If I made movies, I hope they would look half as perfect as this one did.

18 August, 2011

the kids are alright

Okay! I have something to add to my band daydream of the other day.  I knew what I wanted to do with myself - now I know how I want myself to look, too.  I'll be a complete person before you know it.

I have been listening to an awful lot of the Who lately (I've sung la-la-la-la-la-la lies - just that bit of the song - about eight hundred times today), and then there was this editorial in vogue, and I've wanted a Vespa for forever (though mom says, "I couldn't convince my dad and you can't convince me.  We both scraped too many motorcyclists off the side of the road.") - so I have decided to become sort of a mod.
It's the exact sort of clothes I like, and I'd get to have a scooter and be scornful of people who get drunk.  It's perfect.

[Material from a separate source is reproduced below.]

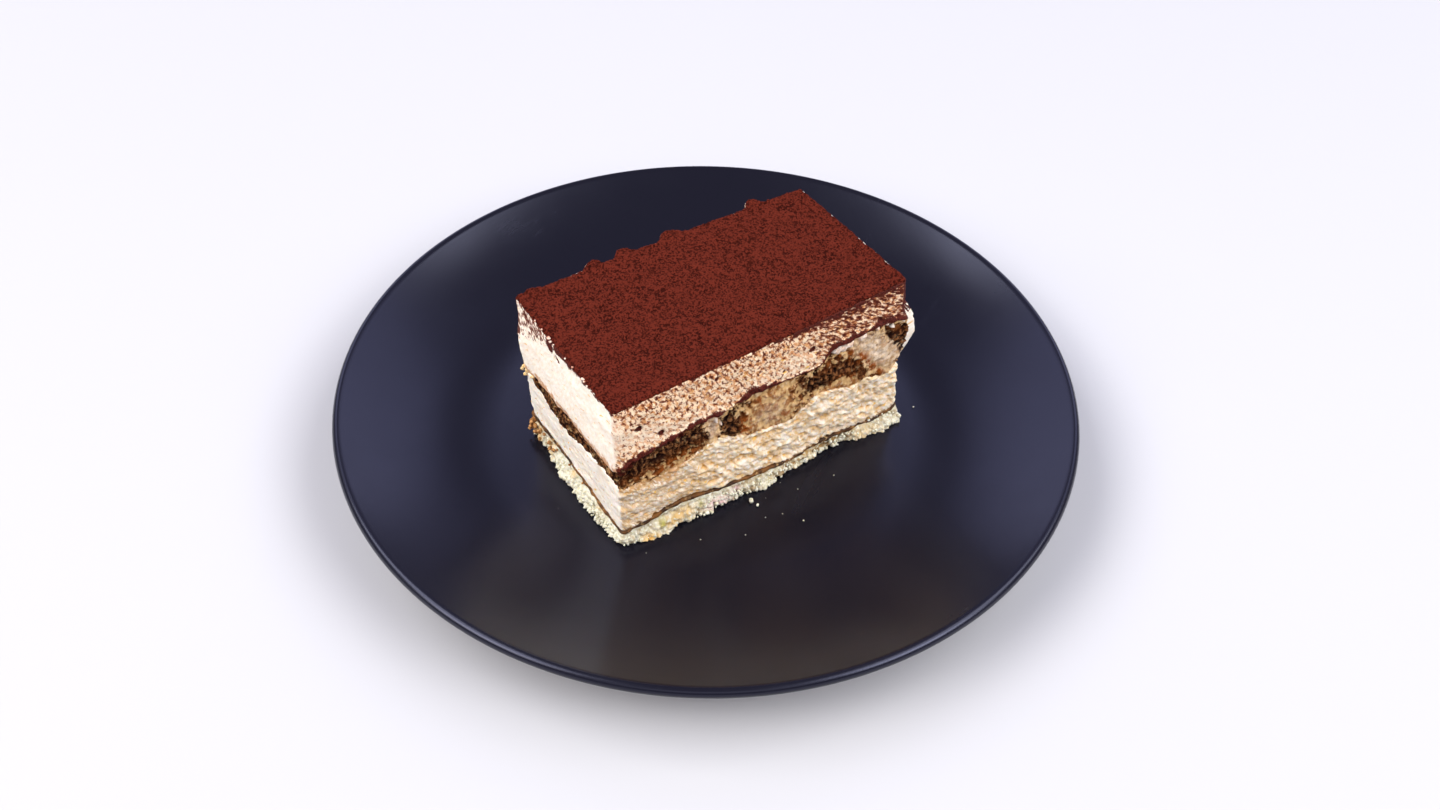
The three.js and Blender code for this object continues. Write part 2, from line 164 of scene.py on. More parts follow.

I just want to look like that.  That's all.

The only possible problems I can forsee are:
1. I do not have the figure for A-line or boxy clothes, and I'm not likely to get it anytime soon.
2. I do not plan to engage in the whole "recreational amphetamine use" thing.  I need sleep.  I'm trying to think up a way of changing that line from Captain America (which I have seen twice and enjoyed thoroughly both times - have I mentioned that?), "a weak man knows the value of strength" into something to do with insomniacs appreciating sleep, but I can't.  I'm too tired.  Har har, what a bad joke.
3. I don't want to get into fights or be an existentialist.

But otherwise I think it will be fantastic. It's quite convenient that The Who is sort of a mods band, because I have the feeling that I'm about to go slightly mad for them.
It's like the time when I got my ukulele.  All of a sudden, ukuleles were all over the place - in a magazine article, on youtube, at church, at school - and I took it as a sort of collective sign.   This time I bought The Who's first album, and was googling Vespas, and then I got the September Vogue and - pow! - there was a whole editorial on mods called "My Generation".   It all adds up.